** start of Entries supplied **
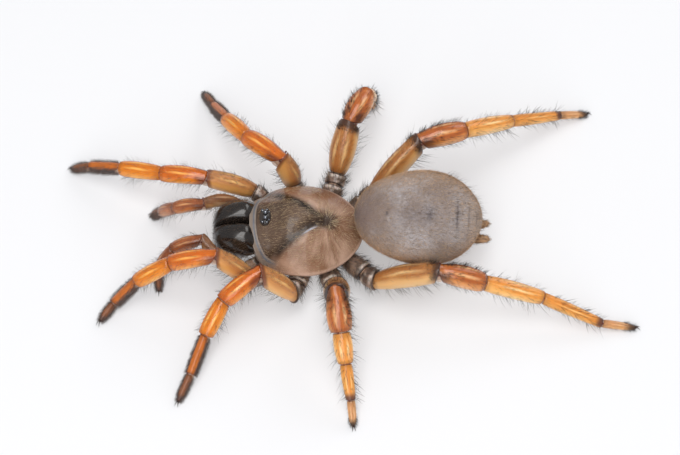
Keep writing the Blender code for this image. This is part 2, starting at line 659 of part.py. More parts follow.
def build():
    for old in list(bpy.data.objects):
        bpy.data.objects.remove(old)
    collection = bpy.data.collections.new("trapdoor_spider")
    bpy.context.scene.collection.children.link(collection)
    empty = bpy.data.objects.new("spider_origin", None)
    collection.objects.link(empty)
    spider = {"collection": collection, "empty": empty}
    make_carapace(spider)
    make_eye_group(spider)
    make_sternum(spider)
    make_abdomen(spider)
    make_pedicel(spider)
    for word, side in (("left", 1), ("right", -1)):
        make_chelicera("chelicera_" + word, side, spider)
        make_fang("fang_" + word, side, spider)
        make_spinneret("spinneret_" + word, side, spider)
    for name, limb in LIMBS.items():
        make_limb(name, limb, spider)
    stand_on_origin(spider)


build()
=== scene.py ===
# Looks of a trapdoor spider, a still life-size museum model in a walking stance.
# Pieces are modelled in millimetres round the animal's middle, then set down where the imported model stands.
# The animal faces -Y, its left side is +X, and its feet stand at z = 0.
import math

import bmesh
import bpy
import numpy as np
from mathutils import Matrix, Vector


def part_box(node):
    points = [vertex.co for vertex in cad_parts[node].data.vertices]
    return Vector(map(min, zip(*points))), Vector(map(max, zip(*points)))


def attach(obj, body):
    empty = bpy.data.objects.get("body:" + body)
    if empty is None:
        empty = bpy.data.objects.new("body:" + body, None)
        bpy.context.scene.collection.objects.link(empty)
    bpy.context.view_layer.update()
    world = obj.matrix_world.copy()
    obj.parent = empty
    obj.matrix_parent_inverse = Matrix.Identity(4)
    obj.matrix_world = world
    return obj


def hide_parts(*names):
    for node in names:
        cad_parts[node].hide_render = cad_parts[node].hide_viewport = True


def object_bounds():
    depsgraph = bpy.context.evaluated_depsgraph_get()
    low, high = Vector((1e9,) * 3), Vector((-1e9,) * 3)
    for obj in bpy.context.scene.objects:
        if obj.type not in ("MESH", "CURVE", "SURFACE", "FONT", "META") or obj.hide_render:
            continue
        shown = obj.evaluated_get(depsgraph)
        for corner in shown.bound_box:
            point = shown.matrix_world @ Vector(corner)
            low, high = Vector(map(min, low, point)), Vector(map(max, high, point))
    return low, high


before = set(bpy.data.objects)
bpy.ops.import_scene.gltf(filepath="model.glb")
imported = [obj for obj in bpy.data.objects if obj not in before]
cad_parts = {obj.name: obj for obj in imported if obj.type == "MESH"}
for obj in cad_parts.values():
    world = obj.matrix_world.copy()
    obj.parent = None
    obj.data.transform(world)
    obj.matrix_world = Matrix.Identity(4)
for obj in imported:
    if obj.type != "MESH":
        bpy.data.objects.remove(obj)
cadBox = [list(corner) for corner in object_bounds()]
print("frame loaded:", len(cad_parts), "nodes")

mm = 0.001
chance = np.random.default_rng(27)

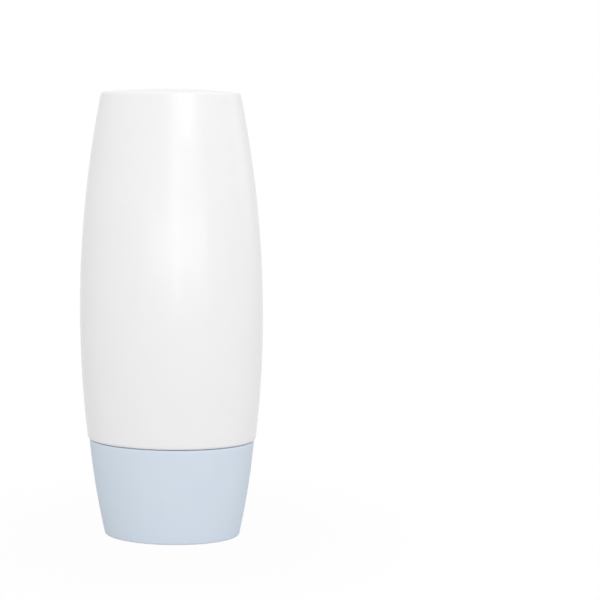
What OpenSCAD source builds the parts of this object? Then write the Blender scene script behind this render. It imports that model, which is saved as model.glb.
** end of Entries supplied **
Problem statement
Give back each line above precisely as it stands.

Finished answer
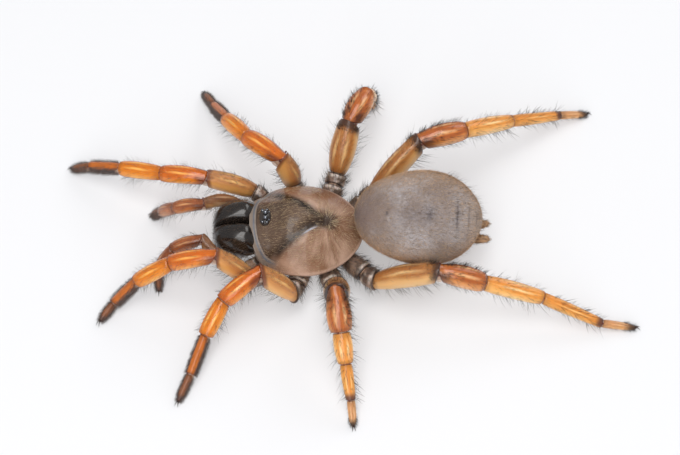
Keep writing the Blender code for this image. This is part 2, starting at line 659 of part.py. More parts follow.
def build():
    for old in list(bpy.data.objects):
        bpy.data.objects.remove(old)
    collection = bpy.data.collections.new("trapdoor_spider")
    bpy.context.scene.collection.children.link(collection)
    empty = bpy.data.objects.new("spider_origin", None)
    collection.objects.link(empty)
    spider = {"collection": collection, "empty": empty}
    make_carapace(spider)
    make_eye_group(spider)
    make_sternum(spider)
    make_abdomen(spider)
    make_pedicel(spider)
    for word, side in (("left", 1), ("right", -1)):
        make_chelicera("chelicera_" + word, side, spider)
        make_fang("fang_" + word, side, spider)
        make_spinneret("spinneret_" + word, side, spider)
    for name, limb in LIMBS.items():
        make_limb(name, limb, spider)
    stand_on_origin(spider)


build()
=== scene.py ===
# Looks of a trapdoor spider, a still life-size museum model in a walking stance.
# Pieces are modelled in millimetres round the animal's middle, then set down where the imported model stands.
# The animal faces -Y, its left side is +X, and its feet stand at z = 0.
import math

import bmesh
import bpy
import numpy as np
from mathutils import Matrix, Vector


def part_box(node):
    points = [vertex.co for vertex in cad_parts[node].data.vertices]
    return Vector(map(min, zip(*points))), Vector(map(max, zip(*points)))


def attach(obj, body):
    empty = bpy.data.objects.get("body:" + body)
    if empty is None:
        empty = bpy.data.objects.new("body:" + body, None)
        bpy.context.scene.collection.objects.link(empty)
    bpy.context.view_layer.update()
    world = obj.matrix_world.copy()
    obj.parent = empty
    obj.matrix_parent_inverse = Matrix.Identity(4)
    obj.matrix_world = world
    return obj


def hide_parts(*names):
    for node in names:
        cad_parts[node].hide_render = cad_parts[node].hide_viewport = True


def object_bounds():
    depsgraph = bpy.context.evaluated_depsgraph_get()
    low, high = Vector((1e9,) * 3), Vector((-1e9,) * 3)
    for obj in bpy.context.scene.objects:
        if obj.type not in ("MESH", "CURVE", "SURFACE", "FONT", "META") or obj.hide_render:
            continue
        shown = obj.evaluated_get(depsgraph)
        for corner in shown.bound_box:
            point = shown.matrix_world @ Vector(corner)
            low, high = Vector(map(min, low, point)), Vector(map(max, high, point))
    return low, high


before = set(bpy.data.objects)
bpy.ops.import_scene.gltf(filepath="model.glb")
imported = [obj for obj in bpy.data.objects if obj not in before]
cad_parts = {obj.name: obj for obj in imported if obj.type == "MESH"}
for obj in cad_parts.values():
    world = obj.matrix_world.copy()
    obj.parent = None
    obj.data.transform(world)
    obj.matrix_world = Matrix.Identity(4)
for obj in imported:
    if obj.type != "MESH":
        bpy.data.objects.remove(obj)
cadBox = [list(corner) for corner in object_bounds()]
print("frame loaded:", len(cad_parts), "nodes")

mm = 0.001
chance = np.random.default_rng(27)

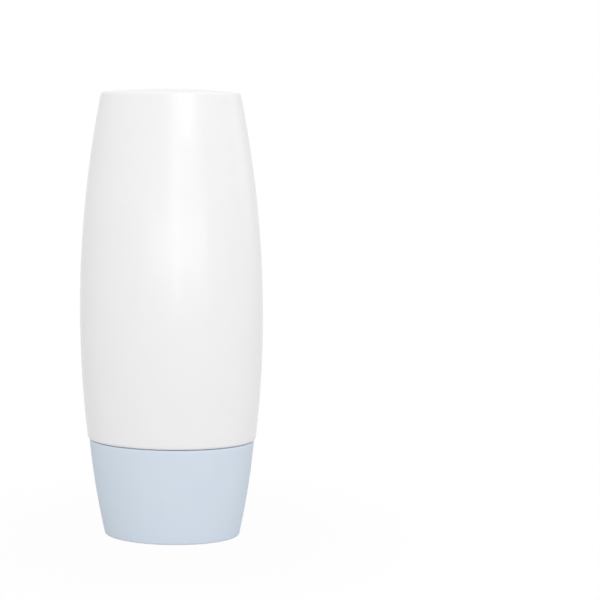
What OpenSCAD source builds the parts of this object? Then write the Blender scene script behind this render. It imports that model, which is saved as model.glb.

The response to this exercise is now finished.